The Truffle Hunters (12A)

The Truffle Hunters (12A)

Directed by Michael Dweek and Gregory Kershaw
Liverpool Picturehouse
9th – 15th July 2021

Reviewed by Colin Serjent

This is a delightful documentary dedicated in large part to showing the strong friendship and comradeship between men and dogs.

Seven dogs are featured, all having elderly owners, with the canines having name credits in the closing credits.

I found a strong kinship with the film in that I have joyfully co-owned eight dogs in my life.

The documentary, filmed over a three year period, is located in the Piedmont region in north western Italy, which includes many forests.

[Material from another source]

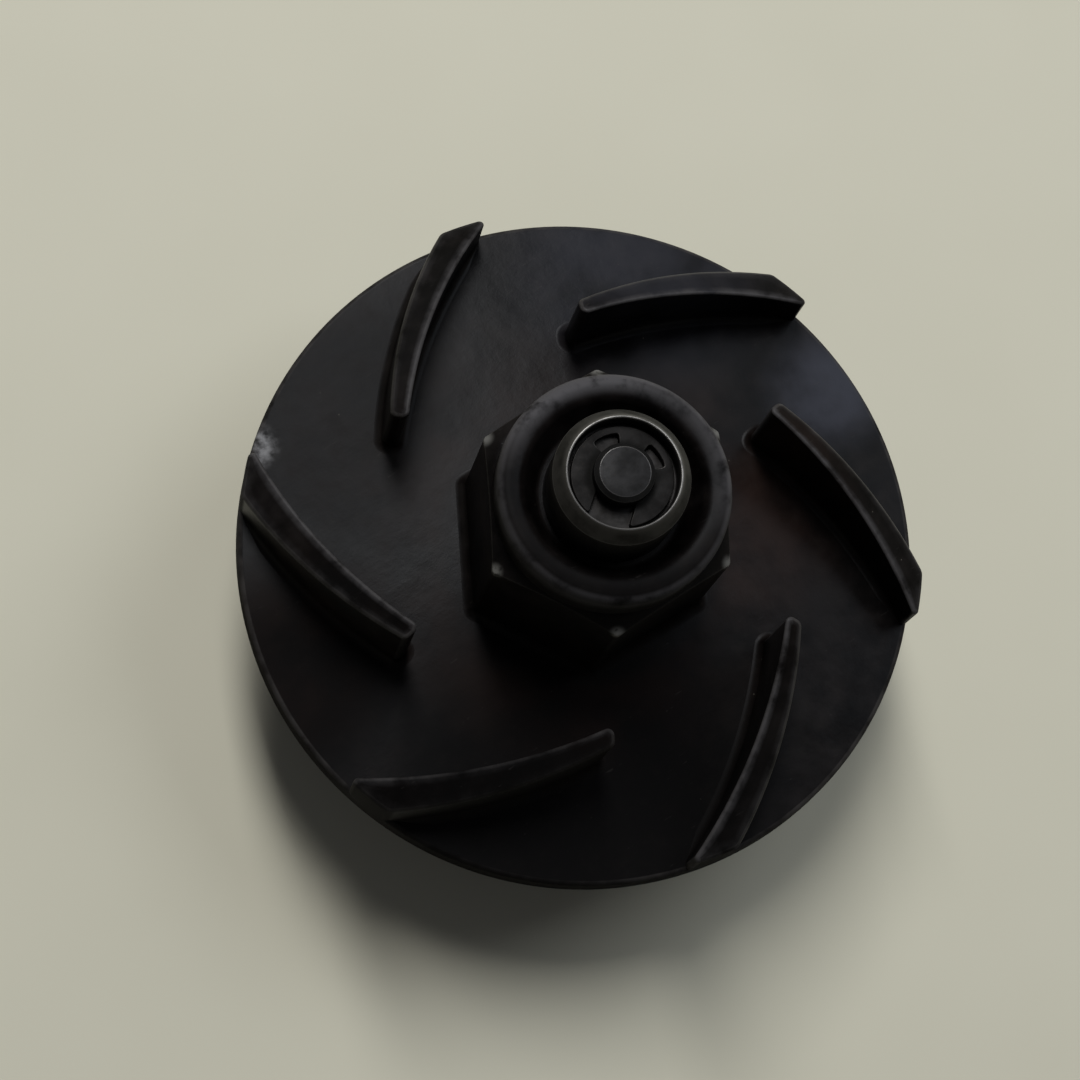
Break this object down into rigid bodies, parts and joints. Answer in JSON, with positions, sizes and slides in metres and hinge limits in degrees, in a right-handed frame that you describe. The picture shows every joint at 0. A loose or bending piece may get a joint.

The Truffle Hunters is centred around the dog’s owners making a living from harvesting the rare Alba Truffle. A Truffle is an edible underground fungus, a plant without leaves or flowers.

It bewildered me why humans find them so precious, particularly when before being sold at extortionate prices for inclusion in meals, people are seen handling them with uncovered hands and sniffing them very close to their nose. I found that disgusting.

What held my attention the most was the filming of the dogs in their pursuit of truffles in forests with their owners, notably the use of tiny cameras mounted on the heads of the dogs to illustrate the thrill of the hunt.

On a sad note directors Michael Dweek and Gregory Kershaw acknowledged that part of Italy is in peril, which is under threat of extinction. Decaying soil and the depletion of woodlands are among a number of factors leading to this situation.

One returning hunter stated that “People are greedy…they know nothing about the forests but they want to plunder it.”

He could have made that comment about the human race and the way they have inflicted drastic destruction of the planet.